Diesters with various chain length (e.g., from succinate to dodecanedioate) were copolymerized with diethanolamines with either an alkyl (methyl, ethyl, n-butyl, t-butyl) or an aryl (phenyl) substituent on the nitrogen. The high tolerance of the lipase catalyst allowed the copolymerization reactions to complete in one step without protection and deprotection of the amino functional groups. Upon protonation at slightly acidic conditions, these poly(amine-co-esters) readily condense DNA and form nano-sized polyplexes. Screening studies revealed that one of these materials, poly(N-methyldiethyleneamine sebacate) (PMSC), transfected a variety of cells including HEK293, U87-MG, and 9L, with efficiency comparable to that of leading commercial products, such as Lipofectamine 2000 and PEI14. PMSC had been previously used for gene delivery, but the delivery efficiency of the enzymatically synthesized materials was approximately five orders of magnitude higher than any previously reported (Wang, et al. Synthesis and characterization of cationic micelles self-assembled from a biodegradable copolymer for gene delivery. Biomacromolecules 8, 1028-1037 (2007)) (Wang, et al. The self-assembly of biodegradable cationic polymer micelles as vectors for gene transfection. Biomaterials 28, 5358-5368 (2007)). However, these poly(amine-co-esters) were not effective for systemic delivery of nucleic acids in vivo. This may be due to the fact that the polyplexes formed by these polymers and genetic materials (1) do not have sufficient efficiency for in vivo applications and/or (2) are not stable enough in the blood and fall apart or aggregate during circulation.

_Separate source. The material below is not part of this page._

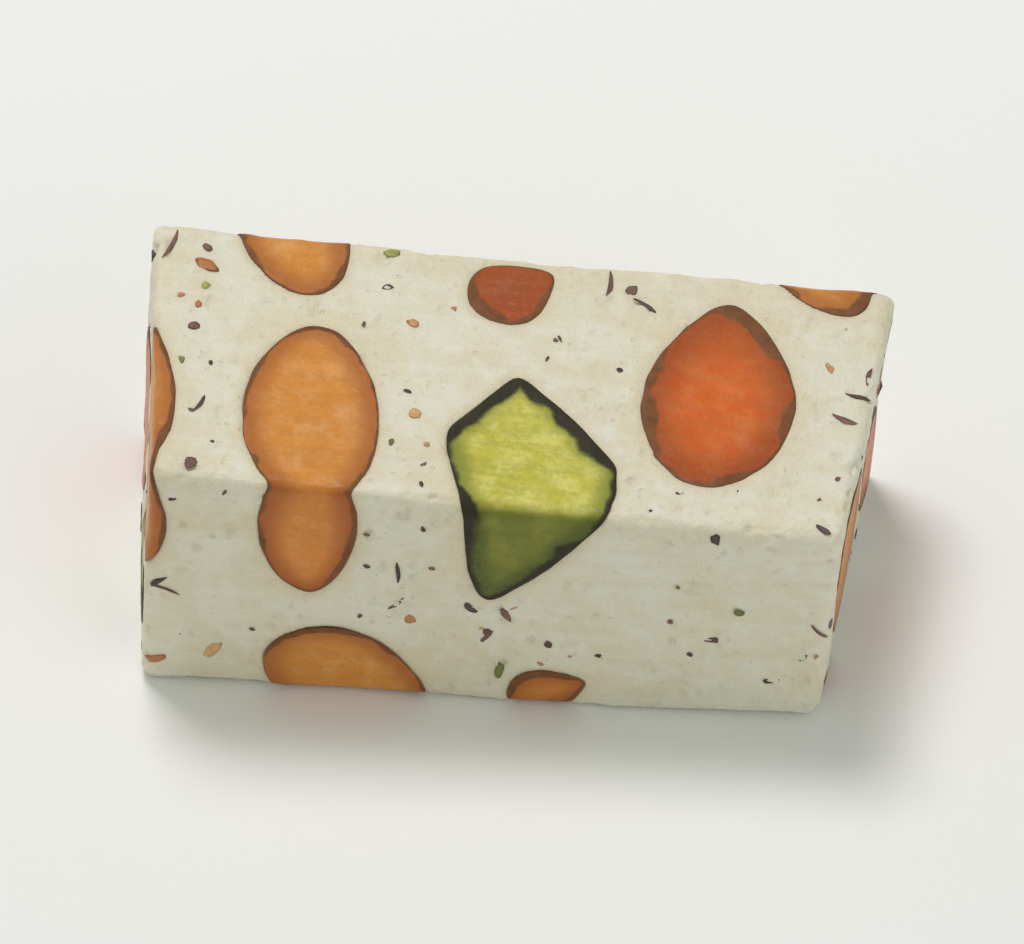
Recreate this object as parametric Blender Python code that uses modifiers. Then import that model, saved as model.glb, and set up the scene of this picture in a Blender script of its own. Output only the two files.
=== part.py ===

Accordingly, there remains a need for non-viral vectors suitable for efficient systemic, in vivo delivery of nucleic acids with low toxicity.
There is also a need for polymeric nanocarriers which can be prepared in as few steps as possible and in which the molecular weight and/or polymer composition can be easily controlled.
Therefore, it is an object of the invention to provide improved polymers which can effectively deliver therapeutic, diagnostic, and/or prophylactic agents in vivo, and methods of making and using thereof.
It is an object of the invention to provide improved polymers which can effectively deliver genetic materials to cells in high efficiency in vitro and are suitable for in vivo delivery of nucleic acids, and methods of making thereof.
It is also an object of the invention to provide methods of using improved polymers for systemic delivery of nucleic acids in vivo.